Comment: Increasing debt in a rising interest rate scenario hints at a great need for funds. And likely devaluation of the yen? Anyone care to discuss hyper-inflation.

Could it be the Japanese strategy is to get the proceeds from the bonds to support their social investment and prop their economy and then pay back the debts with cheaper yen?

I wonder who will buy this new debt, maybe the Japanese people after they redeem their US Treasuries? In which case their problem becomes our problem.

Got gold. Got silver.

-- Bill P (porterwn@one.net), February 03, 2000


>> The [Japanese] economy contracted 1 percent in the third quarter of 1999 <<

Yup. And it is estimated to have shrunk another 1.8% in the fourth quarter, too.

>> Japan to issue US 278 billion in new bonds per year for five years <<

At one time, it was illegal for foreigners to purchase Japanese government bonds. I am not clear whether this restriction is still in effect. Such restrictions would not be compatible with the so-called "big bang" changes scheduled to take place in Japanese finance in the next few years.

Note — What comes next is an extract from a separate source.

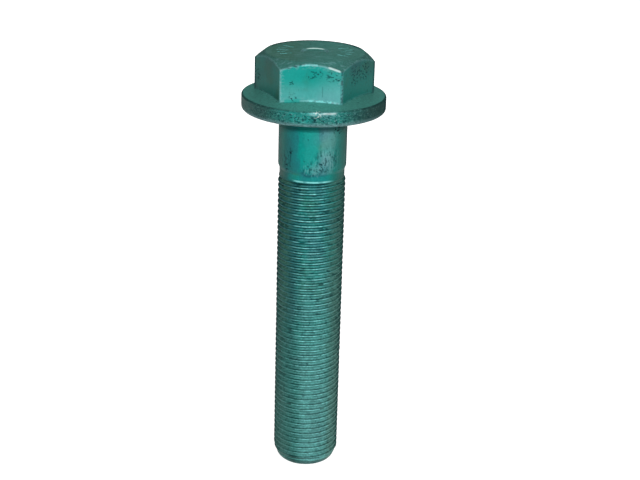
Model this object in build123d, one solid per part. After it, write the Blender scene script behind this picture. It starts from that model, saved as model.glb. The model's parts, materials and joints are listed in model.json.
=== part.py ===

However, if that amount of debt needs to be absorbed by Japanese banks, at a time when their loan portfolios are still a smoking ruin, then the banks would probably need to dump US bonds to get liquid enough to oblige the government's need for money. If foreigners *can* buy the bonds now, they will have to be baited with a much higher yield than 2.1%, or else US bond yields will have to come down drastically.

Hmmm. Just a few threads down I was opining that the MOF wouldn't want to float a really big bond issue. Too dangerous, I said. Now this article seems to be giving me the lie. Dang! That's what I get for opening my big mouth.

The year 2000 just gets more interesting all the time.